While the poor state of the roads has played a significant role in the accidents, it is lawlessness that tops the list. Traffic laws are flouted left, right and centre with the apparent blessing of corrupt cops whose mandate seems to be the collection of as much revenue as possible per day.

Reports that cops on the roads have financial targets to meet daily should be taken with sadness

If logic was to be applied, the more there are traffic offenders, the more revenue there is.

So, what would motivate the cops to tame the lucrative jungle? After all, spot fines facilitate corruption.

Who would want to face the inconvenience of having their car impounded (unnecessarily most of the times) for being unable to pay a $20 fine (now the standard fine for all types of traffic offences)?

Wouldn’t it be better to bribe the greedy police officer with, say, $5 or $10 and get on with your life?

Public transport crews and illegal transport operators capitalise on this lawlessness engendered by greed and we see all sorts of dangerous behaviour on the roads. Unlicensed and unroadworthy public transport vehicles driven by equally unlicensed drivers ply routes countrywide.

It has since been established by such drivers that the cops are not after their arrest and subsequent prosecution for breaking the law, but their money in the form of bribes.

It is illegal for anyone below the age of 25 years to drive public transport vehicles in this country — yet most reckless kombi drivers are below that age and they go scot free. If the traffic jungle is to be tamed, the law has to be seriously applied.

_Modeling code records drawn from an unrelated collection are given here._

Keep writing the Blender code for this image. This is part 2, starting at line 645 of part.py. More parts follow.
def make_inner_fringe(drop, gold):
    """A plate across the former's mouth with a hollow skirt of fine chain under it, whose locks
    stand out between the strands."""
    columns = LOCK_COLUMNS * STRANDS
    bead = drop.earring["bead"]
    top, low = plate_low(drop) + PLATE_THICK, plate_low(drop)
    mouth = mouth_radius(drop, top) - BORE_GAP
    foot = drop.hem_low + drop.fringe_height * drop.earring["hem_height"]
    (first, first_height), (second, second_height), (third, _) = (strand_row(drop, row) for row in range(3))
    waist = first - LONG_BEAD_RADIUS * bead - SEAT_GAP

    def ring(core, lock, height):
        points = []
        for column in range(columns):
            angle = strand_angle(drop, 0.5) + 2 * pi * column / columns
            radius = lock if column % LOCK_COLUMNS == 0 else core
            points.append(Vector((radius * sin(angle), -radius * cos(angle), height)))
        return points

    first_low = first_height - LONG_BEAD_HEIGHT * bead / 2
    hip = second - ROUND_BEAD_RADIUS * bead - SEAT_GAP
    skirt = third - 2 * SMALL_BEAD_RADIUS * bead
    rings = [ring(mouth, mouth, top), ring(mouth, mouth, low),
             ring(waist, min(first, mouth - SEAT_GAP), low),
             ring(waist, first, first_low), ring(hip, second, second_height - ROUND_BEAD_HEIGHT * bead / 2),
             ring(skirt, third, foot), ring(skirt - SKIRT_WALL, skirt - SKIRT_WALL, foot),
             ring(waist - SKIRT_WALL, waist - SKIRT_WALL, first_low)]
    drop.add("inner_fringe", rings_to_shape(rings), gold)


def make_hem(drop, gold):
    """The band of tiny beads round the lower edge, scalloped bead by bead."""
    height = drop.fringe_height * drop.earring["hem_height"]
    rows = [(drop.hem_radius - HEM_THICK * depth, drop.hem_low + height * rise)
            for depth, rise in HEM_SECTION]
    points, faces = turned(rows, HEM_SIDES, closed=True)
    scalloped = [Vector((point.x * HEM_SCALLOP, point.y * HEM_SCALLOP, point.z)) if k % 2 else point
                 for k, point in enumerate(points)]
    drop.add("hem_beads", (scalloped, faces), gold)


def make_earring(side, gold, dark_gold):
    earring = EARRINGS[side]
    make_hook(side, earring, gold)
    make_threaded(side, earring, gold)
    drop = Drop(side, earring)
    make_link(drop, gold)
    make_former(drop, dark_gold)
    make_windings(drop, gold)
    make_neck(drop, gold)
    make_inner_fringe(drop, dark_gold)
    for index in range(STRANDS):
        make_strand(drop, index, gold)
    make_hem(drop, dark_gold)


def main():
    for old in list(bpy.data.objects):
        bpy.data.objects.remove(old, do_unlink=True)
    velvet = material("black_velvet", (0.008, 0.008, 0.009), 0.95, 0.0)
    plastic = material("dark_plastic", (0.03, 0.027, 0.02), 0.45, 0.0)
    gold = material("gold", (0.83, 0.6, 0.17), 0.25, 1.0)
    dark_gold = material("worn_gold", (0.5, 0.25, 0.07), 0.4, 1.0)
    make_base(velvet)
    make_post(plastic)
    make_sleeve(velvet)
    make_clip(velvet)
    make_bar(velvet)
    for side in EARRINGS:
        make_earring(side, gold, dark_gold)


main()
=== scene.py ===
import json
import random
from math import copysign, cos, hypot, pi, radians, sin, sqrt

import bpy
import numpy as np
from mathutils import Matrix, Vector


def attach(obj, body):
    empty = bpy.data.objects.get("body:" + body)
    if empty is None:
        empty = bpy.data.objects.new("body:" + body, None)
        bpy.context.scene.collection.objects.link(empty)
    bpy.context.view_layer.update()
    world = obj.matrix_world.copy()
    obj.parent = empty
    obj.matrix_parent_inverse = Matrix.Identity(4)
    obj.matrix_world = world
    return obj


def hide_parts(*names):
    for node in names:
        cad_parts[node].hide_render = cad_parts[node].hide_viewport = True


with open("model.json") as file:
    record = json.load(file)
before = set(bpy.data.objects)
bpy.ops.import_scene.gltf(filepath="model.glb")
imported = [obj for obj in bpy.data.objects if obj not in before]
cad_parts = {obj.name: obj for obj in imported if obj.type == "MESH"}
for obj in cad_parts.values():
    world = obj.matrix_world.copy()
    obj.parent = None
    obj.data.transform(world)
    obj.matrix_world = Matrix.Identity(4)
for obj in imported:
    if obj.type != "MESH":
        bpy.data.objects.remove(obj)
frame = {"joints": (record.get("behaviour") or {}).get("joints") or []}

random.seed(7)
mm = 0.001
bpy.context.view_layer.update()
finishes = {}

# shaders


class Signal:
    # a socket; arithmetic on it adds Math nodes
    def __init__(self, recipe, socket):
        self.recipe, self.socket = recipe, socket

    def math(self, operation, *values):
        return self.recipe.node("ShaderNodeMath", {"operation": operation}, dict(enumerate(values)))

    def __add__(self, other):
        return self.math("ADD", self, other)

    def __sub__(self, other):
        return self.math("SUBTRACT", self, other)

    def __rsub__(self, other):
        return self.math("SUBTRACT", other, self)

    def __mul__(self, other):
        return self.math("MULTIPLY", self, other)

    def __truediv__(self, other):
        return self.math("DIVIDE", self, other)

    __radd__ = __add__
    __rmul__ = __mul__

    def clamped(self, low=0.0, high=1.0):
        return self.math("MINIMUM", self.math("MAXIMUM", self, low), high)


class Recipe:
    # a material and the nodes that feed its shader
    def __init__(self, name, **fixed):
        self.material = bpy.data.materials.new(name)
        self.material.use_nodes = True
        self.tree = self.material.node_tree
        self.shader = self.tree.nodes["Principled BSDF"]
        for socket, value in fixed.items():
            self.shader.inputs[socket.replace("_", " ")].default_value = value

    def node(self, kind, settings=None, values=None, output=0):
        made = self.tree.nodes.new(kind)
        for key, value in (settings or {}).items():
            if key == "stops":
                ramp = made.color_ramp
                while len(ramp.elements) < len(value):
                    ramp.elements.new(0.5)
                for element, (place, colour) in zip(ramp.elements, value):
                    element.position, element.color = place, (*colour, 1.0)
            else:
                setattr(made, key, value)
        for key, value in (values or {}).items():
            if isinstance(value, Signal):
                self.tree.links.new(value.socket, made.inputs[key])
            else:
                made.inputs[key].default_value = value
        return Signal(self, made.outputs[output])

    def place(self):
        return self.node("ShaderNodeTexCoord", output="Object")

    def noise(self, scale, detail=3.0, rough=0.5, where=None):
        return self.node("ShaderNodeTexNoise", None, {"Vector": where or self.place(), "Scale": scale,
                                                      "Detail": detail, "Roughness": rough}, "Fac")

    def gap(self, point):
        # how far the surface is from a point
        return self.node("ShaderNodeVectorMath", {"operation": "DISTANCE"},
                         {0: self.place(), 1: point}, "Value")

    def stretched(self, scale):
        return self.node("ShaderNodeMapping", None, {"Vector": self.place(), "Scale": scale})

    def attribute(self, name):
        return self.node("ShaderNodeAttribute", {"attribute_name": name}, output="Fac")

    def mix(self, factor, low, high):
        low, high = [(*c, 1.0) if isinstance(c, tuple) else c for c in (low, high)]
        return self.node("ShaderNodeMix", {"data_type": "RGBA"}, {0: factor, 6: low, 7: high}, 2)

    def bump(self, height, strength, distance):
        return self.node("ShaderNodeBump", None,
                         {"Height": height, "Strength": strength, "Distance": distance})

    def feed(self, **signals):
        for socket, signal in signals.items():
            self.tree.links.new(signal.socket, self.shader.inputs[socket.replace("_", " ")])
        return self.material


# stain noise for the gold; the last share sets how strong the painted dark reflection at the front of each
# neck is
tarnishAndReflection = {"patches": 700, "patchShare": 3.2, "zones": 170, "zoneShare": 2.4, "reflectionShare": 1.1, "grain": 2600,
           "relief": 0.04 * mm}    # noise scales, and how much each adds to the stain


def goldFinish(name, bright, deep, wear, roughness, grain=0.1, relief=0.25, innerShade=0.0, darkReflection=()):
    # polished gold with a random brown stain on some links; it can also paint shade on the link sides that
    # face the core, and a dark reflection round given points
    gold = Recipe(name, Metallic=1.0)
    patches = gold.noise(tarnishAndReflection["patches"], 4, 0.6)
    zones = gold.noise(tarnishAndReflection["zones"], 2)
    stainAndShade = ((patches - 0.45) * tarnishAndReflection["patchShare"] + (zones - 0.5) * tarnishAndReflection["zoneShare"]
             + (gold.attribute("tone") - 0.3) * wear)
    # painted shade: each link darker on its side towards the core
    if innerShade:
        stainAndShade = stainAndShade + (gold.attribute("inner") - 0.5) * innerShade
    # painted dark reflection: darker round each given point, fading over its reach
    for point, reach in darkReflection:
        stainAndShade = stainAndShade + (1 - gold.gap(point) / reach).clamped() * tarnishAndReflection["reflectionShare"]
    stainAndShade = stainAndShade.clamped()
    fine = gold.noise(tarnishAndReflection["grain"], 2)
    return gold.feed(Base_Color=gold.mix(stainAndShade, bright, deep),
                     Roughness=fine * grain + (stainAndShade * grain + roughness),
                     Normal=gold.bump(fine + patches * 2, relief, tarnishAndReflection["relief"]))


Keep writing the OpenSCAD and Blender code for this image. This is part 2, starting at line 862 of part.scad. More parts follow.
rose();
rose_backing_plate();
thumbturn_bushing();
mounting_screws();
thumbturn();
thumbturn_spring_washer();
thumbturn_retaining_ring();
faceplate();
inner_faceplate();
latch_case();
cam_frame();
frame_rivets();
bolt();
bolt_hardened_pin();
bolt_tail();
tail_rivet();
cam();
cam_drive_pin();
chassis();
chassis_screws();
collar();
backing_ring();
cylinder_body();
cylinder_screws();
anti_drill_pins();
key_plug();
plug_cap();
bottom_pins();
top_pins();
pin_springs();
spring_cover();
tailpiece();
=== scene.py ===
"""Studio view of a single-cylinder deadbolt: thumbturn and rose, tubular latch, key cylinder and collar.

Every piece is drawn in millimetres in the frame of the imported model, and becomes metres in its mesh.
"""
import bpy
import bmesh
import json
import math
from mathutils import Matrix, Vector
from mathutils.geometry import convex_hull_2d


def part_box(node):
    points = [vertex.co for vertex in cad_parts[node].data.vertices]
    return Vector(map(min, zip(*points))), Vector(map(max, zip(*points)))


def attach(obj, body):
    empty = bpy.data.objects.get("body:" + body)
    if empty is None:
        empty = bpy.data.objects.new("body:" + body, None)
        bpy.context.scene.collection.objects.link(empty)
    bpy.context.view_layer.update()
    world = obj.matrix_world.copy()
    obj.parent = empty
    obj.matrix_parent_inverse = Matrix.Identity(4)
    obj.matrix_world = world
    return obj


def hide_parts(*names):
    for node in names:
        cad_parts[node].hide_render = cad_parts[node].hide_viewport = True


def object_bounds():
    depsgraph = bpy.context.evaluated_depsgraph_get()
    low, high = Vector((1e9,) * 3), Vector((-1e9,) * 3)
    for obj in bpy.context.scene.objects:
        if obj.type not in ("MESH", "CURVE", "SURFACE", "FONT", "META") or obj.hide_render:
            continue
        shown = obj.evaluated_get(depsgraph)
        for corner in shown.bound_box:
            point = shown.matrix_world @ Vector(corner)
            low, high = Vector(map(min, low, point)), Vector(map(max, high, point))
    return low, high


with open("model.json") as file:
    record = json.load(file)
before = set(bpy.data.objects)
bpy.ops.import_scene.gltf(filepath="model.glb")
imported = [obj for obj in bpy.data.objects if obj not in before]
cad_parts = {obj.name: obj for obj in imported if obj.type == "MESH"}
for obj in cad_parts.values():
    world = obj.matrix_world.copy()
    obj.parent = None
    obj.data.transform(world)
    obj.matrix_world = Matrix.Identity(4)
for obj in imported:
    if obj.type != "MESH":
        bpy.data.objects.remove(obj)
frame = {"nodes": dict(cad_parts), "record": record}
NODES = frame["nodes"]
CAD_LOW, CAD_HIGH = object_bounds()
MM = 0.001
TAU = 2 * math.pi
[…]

If the lawlessness that fattens traffic cops’ pockets continues, our roads will never be safe. We will continue to have fatal accidents day in day out.

A serious clean-up within the traffic cops’ ranks is critically needed to arrest the rot that facilitates illegal activities on our roads.

Those who are not supposed to be driving should not be allowed to do so. Public transport vehicles and their operators should be forced by the law to adhere to strict regulations or face prosecution.

Bringing back the law to our roads is the starting point if we are to curb the current fatal accidents.